On a quiet Sunday evening, Mike Dignam played to a small and reverential crowd at Arts Club including Getintothis’ Paul Fitzgerald who found more strength and meaning in the assorted support talent than in the main act.

Mike Dignam is an earnest and devout performer, for sure. He means it.

He’s here delivering his newest material from the Fight To Forgive album, and he means every word, every stretched Brit School sounding vocal line, every technically brilliant but mostly soulless guitar riff, and pulls all the requisite histrionic face moves and hair flicks as though his life depends on it. His mainstream pop background, touring with the likes of Lawson and 5 Seconds Of Summer, has brought him much valuable and well executed stage experience and an understanding of that world, that crowd. And the crowd tonight, almost exclusively female and teenage, respect him for that, if nothing else.

Getintothis on the dangers when support acts are better than the main attraction

The pauses between the songs amongst the thinned-out crowd, provide moments of awkward silence across the room, and little or no connect between the artist and his audience. This may be because his transition from his previous pop self to the current, ‘serious’ and ‘honest to myself’ yearnings of his recent material leave this sparse pop crowd cold. It must be said, these new songs simply try too hard. In a world, and charts, populated with faux Americana and bluesy riff off ‘soul’ performers, Dignam simply falls between the cracks.

At times, it feels as though, with a different orchestration, or a slightly different arrangement, and the addition of a few bar stools and a judiciously placed key change, this could easily be as bland as Westlife.
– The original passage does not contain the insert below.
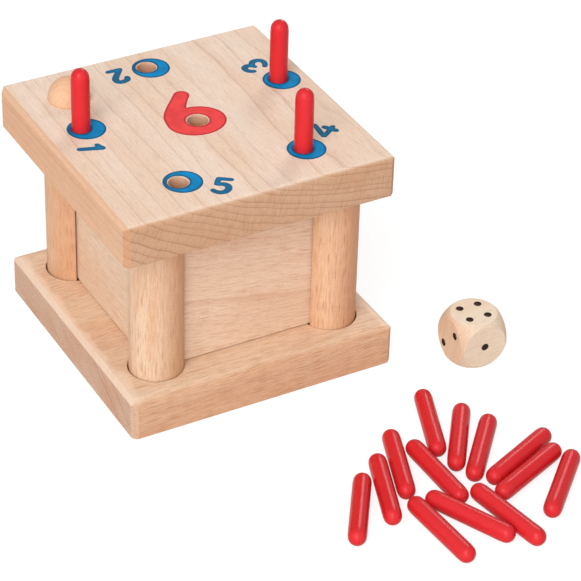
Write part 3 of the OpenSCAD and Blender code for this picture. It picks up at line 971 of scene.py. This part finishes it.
def encloses(outline, at):
    """Whether a point lies inside a closed outline."""
    odd = False
    for (x0, y0), (x1, y1) in zip(outline, outline[1:] + outline[:1]):
        if (y0 > at.y) != (y1 > at.y) and at.x < x0 + (at.y - y0) * (x1 - x0) / (y1 - y0):
            odd = not odd
    return odd


def points_along(edges, step):
    """A search tree of points along the (start, end) edges, no further apart than step."""
    points = []
    for a, b in edges:
        n = max(1, math.ceil((b - a).length / step))
        points += [(a + (b - a) * k / n).to_3d() for k in range(n + 1)]
    tree = KDTree(len(points))
    for k, at in enumerate(points):
        tree.insert(at, k)
    tree.balance()
    return tree


def print_piece(name, inked, inner, bare, material):
    """A film of ink on the lid: the inked outlines without the bare ones. The inner outlines only give it
    points a rim's width inside. Its rim attribute is 1 along the edge and 0 inside."""
    points, faces = [], []
    for outline in inked + inner + bare:
        faces.append(list(range(len(points), len(points) + len(outline))))
        points.extend(Vector(p) for p in outline)
    flat, _, tris, _, _, _ = delaunay_2d_cdt(points, [], faces, 0, 1e-5)
    kept = []
    for tri in tris:
        middle = sum((flat[k] for k in tri), Vector((0, 0))) / 3
        if any(encloses(f, middle) for f in inked) and not any(encloses(f, middle) for f in bare):
            kept.append(tri)
    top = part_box("lid_board")[1][2]
    bm = bmesh.new()
    rim = bm.verts.layers.float.new("rim")
    made = {k: bm.verts.new((flat[k].x * MM, flat[k].y * MM, top + INK_T * MM)) for tri in kept for k in tri}
    for tri in kept:
        bm.faces.new([made[k] for k in tri])
    edge = points_along([[v.co.xy for v in e.verts] for e in bm.edges if e.is_boundary], 0.05 * MM)
    for v in bm.verts:
        v[rim] = max(0.0, 1 - edge.find(v.co.xy.to_3d())[2] / (INK_RIM * MM))
    bm.normal_update()
    bmesh.ops.reverse_faces(bm, faces=[f for f in bm.faces if f.normal.z < 0])
    draw_out(bm, bm.faces[:], (0, 0, -(INK_T + INK_SUNK)), keep=True)
    piece(mesh_object(bm, name, weld=0), material, "lid")


def strokes(number, grow_by, place):
    """The outlines of a digit's brush strokes, each point put in its place on the lid."""
    return [[place(x, y) for x, y in brush([(x, y, w + grow_by) for x, y, w in stroke])]
            for stroke in DIGITS[number]]


def make_prints():
    discs, discs_in, bare, digits, digits_in = [], [], [], [], []
    for number in range(1, 6):
        out = out_to(number)
        disc = PRINT_AT + PRINT_R * out
        # The ink runs up to a filled hole, and ends at the sanded mouth of an empty one
        hole = RING_HOLE_R + (0.04 if number in STANDING else MOUTH + 0.06)
        discs.append(circle(disc, DISC_R))
        discs_in += [circle(disc, DISC_R - INK_RIM), circle(ring_hole(number), hole + INK_RIM)]
        bare.append(circle(ring_hole(number), hole))
        # The digit stands beside its disc, with its top to the ring's middle
        right = Vector((-out.y, out.x))
        middle = disc + right * DIGIT_FROM_DISC

        def place(x, y):
            return tuple(middle + right * x - out * y)

        digits += strokes(number, DIGIT_SWELL, place)
        digits_in += strokes(number, DIGIT_SWELL - INK_RIM / 2, place)
    print_piece("blue_discs", discs, discs_in, bare, BLUE_INK)
    print_piece("blue_digits", digits, digits_in, [], NAVY_INK)
    cx, cy, rx, ry = SIX_BOWL
    bowl, bowl_in = ([(cx + (rx - cut) * x, cy + (ry - cut) * y) for x, y in circle((0, 0), 1, 96)]
                     for cut in (0, INK_RIM))
    eye = DROP_HOLE_R + MOUTH + 0.1
    stem_in = [(x, y, w - INK_RIM) for x, y, w in SIX_STEM]
    inner = [bowl_in, brush(stem_in), circle(RING_AT, eye + INK_RIM)]
    print_piece("red_six", [bowl, brush(SIX_STEM)], inner, [circle(RING_AT, eye)], RED_INK)


# Each post's name, corner and two colours, and each panel's name, direction and slope of the grain
POSTS = [("front_left", -1, -1, (233, 206, 180), (215, 170, 134)),
         ("front_right", 1, -1, (228, 188, 153), (215, 158, 120)),
         ("back_left", -1, 1, (221, 178, 144), (212, 163, 127)),
         ("back_right", 1, 1, (222, 182, 148), (212, 168, 134))]
PANELS = [("front", (1, 0, 0), 9), ("back", (1, 0, 0), -2), ("left", (0, 1, 0), 3), ("right", (0, 1, 0), -4)]

make_lid()
make_base()
for seed, post in enumerate(POSTS):
    make_post(seed, *post)
for seed, panel in enumerate(PANELS):
    make_panel(seed, *panel)
make_pin()
peg_maker = turned_peg_tree()
for n in STANDING:
    make_peg(f"standing_peg_red_{n}", f"peg_in_hole_{n}", f"standing_peg_{n}", peg_maker, n)
for n in range(1, 14):
    make_peg(f"lying_peg_red_{n}", f"loose_peg_{n}", f"lying_peg_{n}", peg_maker, 10 + n)
make_die()
make_pips()
make_prints()


# Floor, light and camera
def seen_directly(t):
    path = node(t, "ShaderNodeLightPath").outputs
    glossy = calc(t, "MAXIMUM", path["Is Glossy Ray"], path["Is Transmission Ray"])
    return calc(t, "MAXIMUM", path["Is Camera Ray"], glossy)


def add_floor(half_width):
    me = bpy.data.meshes.new("floor")
    me.from_pydata([(x * half_width, y * half_width, 0) for x, y in ((-1, -1), (1, -1), (1, 1), (-1, 1))],
                   [], [(0, 1, 2, 3)])
    m, t = blank(bpy.data.materials, "pale floor")
    plain = shade(t, "BsdfDiffuse", {"Color": (0.85, 0.85, 0.85, 1)})
    shown = shade(t, "AddShader", {
        0: shade(t, "BsdfDiffuse", {"Color": (0.3, 0.3, 0.3, 1)}),
        1: shade(t, "Emission", {"Strength": 0.8})})
    mixed = shade(t, "MixShader", {0: seen_directly(t), 1: plain, 2: shown})
    node(t, "ShaderNodeOutputMaterial", {"Surface": mixed})
    me.materials.append(m)
    loose_object("floor", me)


def add_world(ambient):
    """A white room that gives the object a weak light from all around."""
    bpy.context.scene.world, t = blank(bpy.data.worlds, "white room")
    room, white = (shade(t, "Background", {"Color": (1, 1, 1, 1), "Strength": strength})
                   for strength in (ambient, 1.0))
    mixed = shade(t, "MixShader", {0: seen_directly(t), 1: room, 2: white})
    node(t, "ShaderNodeOutputWorld", {"Surface": mixed})


def add_softbox(name, azimuth, elevation, size, watts):
    """A square lamp turned to the object; azimuth is from +X towards +Y, in degrees."""
    lamp = bpy.data.lights.new(name, "AREA")
    lamp.shape, lamp.size, lamp.energy = "SQUARE", size, watts
    ob = loose_object(name, lamp)
    a, e = math.radians(azimuth), math.radians(elevation)
    out = Vector((math.cos(a) * math.cos(e), math.sin(a) * math.cos(e), math.sin(e)))
    ob.location = Vector((0.02, -0.03, 0.04)) + out * 1.6
    ob.rotation_euler = out.to_track_quat("Z", "Y").to_euler()


def add_camera(at, turn, lens):
    """The camera of the photograph; turn is in degrees."""
    cam = bpy.data.cameras.new("camera")
    cam.sensor_width, cam.lens, cam.clip_start, cam.clip_end = 36, lens, 0.05, 20
    ob = loose_object("camera", cam)
    ob.location = at
    ob.rotation_euler = [math.radians(a) for a in turn]
    bpy.context.scene.camera = ob


add_floor(3)
add_world(0.41)
add_softbox("key from the front left", -138, 46, 1.0, 15.9)
add_softbox("fill from the front", -128, 16, 0.9, 6.6)
add_softbox("light from behind right", 42, 38, 0.46, 4.8)
add_camera((-0.38228, -0.747457, 0.600976), (55.1618, -1.37712, -28.51168), 165.1)
bpy.context.scene.view_settings.view_transform = "Standard"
There are so, so, many of this type of performer around, its dizzying, and occasionally confusing as to who we’re listening to, and what exactly the difference is between this and the likes of James Bay, Morrison or Blunt.

Without the hooks or the melodies, its hard to tell.

Earlier in the evening, the crowd was bigger, slightly more enthused, and utterly more impressed with the accomplished and reliable sound of local acts Ruby Sky and the ever excellent Cal Ruddy. HEATH also steeped the mood up a slice, before the event took a disappointing nosedive with Dignam’s appearance.

Don’t get us wrong, we cannot fault Mike Dignam on his commitment, or his honesty, and we’d hope that he would appreciate that our commitment is our honesty. He’s an undoubtedly talented player and singer. The point is, in his world, so is everyone else. It’s a long way up.